From our buy recommendations in February and July last year, the stock of leading jeweller Titan Company has rallied more than 80 per cent and 27 per cent. A few factors helped. Primarily, the relaxation in gold import restrictions by the new Government has improved supplies.

More players were given the permission to import gold. Credit purchases of gold were allowed again. Also, the 80:20 rule requiring export of at least a fifth of the imported gold was scrapped. This provided relief to jewellers, especially for players such as Titan that do not export jewellery. Improved supplies reduced domestic price premiums on the yellow metal.

Good show

This, coupled with declining inflation and an uptick in consumer sentiment, helped Titan’s jewellery business recover from the lows of the December 2013 quarter when profit fell 19 per cent year-on-year. In the recent December quarter, profit grew more than 15 per cent.

This was thanks to a good show (25 per cent volume growth) by the jewellery business which contributes nearly four-fifth to Titan’s revenue and bottom line.

This more than offset the weakness in the other major segment — watches — which saw a 4 per cent drop in volumes. For the nine months ended December 31, 2014, Titan’s revenue grew 16 per cent year-on-year while its profit increased 9 per cent. It continued expanding and added 94 stores across divisions so far this fiscal. A strong balance sheet with low debt should support further expansion.

Healthy prospects

Titan has done commendably in a tough period over the last year and a half. Jewellery volumes have grown 13 per cent so far in 2014-15. With the worst — regulatory tightening and tepid demand conditions — likely behind it, prospects seem good.

The jewellery business should continue doing well as economic conditions improve. The ongoing shift towards organised players along with Titan’s market leadership and strong brand presence bode well for the company. The launch of a new gold savings scheme for customers, after the voluntary suspension last year to comply with the new Companies Act, should add to volume growth.

There could be benefits on the cost front, too. Though credit purchases of gold have been allowed by the Government, lack of clarity has meant that the customs authorities still require cash payments on gold imports for domestic consumption.

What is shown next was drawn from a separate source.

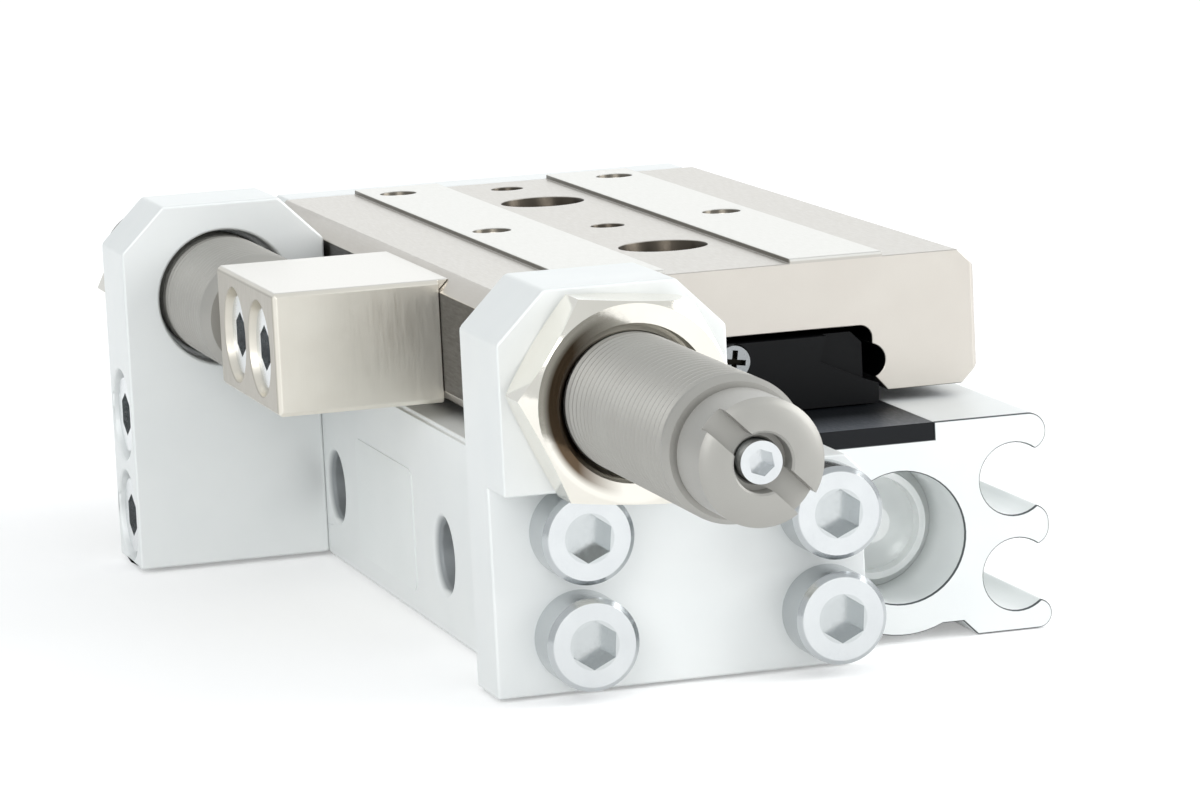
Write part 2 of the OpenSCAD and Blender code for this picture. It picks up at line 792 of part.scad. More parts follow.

A resolution of this matter, when it happens, would fully restore the gold-on-lease model. Under this, payments for gold purchased by jewellers are settled within an agreed credit period based on the price at which it is sold to end-users.

This would mean lower interest and hedging costs. Meanwhile, Titan has been able to get some gold on credit from the deposit schemes of SBI.

The watches segment did not fare well in the December quarter due to a damp festival season and competition from online players. But the segment’s volumes in the nine months ended December 2014 were 5 per cent higher than the year-ago period.

The company’s strategy of having a presence through physical brick-and-mortar stores as well as online markets should help sustain volume growth.

Thanks to the strong rally over the past year, the Titan stock, at ₹416, now trades at about 45 times its trailing 12-month earnings. This is near the upper end of its valuation band (25-48 times) over the past three years.

But given the company’s good growth prospects and scope for earnings expansion, there may be further upside to the stock.

Investors with a two-to-three year horizon can consider buying the stock.